# Detecting and Correcting the Multiple Errors in Video Coding System

## <sup>1</sup>Kunkala Suman, <sup>2</sup>K Dhanunjaya

<sup>1</sup>M.tech / ECE, Audisankara College of Engineering and Technology, Gudur, A.P, INDIA <sup>2</sup>Professor & Head of the department of ECE, Audisankara College of Engineering and Technology, Gudur, A.P, INDIA

## ABSTRACT

Motion Estimation (ME) is the process of determining the motion vectors that describe the transformation from one 2D image to other, usually from adjacent frames in a video sequence. The process of ME is the critical part of any video coding system as the video quality will be affected if an error has occurred in the ME. In order to test Motion Estimation in a video coding system an Error Detection and Correction Architecture (EDCA) is designed based on the Residue-and-Quotient (RQ) code. Multiple bit errors in the processing element (PE) i.e., key component of a ME, can be detected and the original data can be recovered effectively by using EDCA design. Experimental results indicate that the proposed design can detect multiple bit errors and effectively recover the data with reduced area. The area is reduced from 1665 to 345.

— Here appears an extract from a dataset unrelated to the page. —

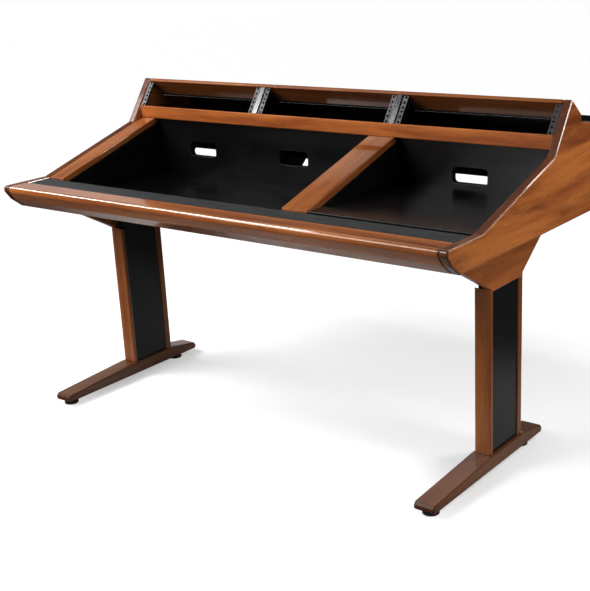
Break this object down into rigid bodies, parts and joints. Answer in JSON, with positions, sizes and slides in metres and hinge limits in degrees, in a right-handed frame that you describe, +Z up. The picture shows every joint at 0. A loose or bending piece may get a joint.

Keywords: Processing Element, Error detection, Error correction, Motion estimation, Residue-and-quotient (RQ) code

## **INTRODUCTION**

Multimedia applications are becoming more flexible and reliable with the advancements in semiconductors, Digital Signal Processing and Communication technologies. Some of the Video Compression standards include MPEG-1, MPEG-2, MPEG-4. The advanced Video Coding standard is MPEG-4. Video compression is essential in various applications to reduce the total amount of data required for transmitting or storing the video data. ME is of priority concern in removing the temporal redundancy between the successive frames in a video coding system and also it consumes more time. ME is considered as the intensive unit in terms of computation [1].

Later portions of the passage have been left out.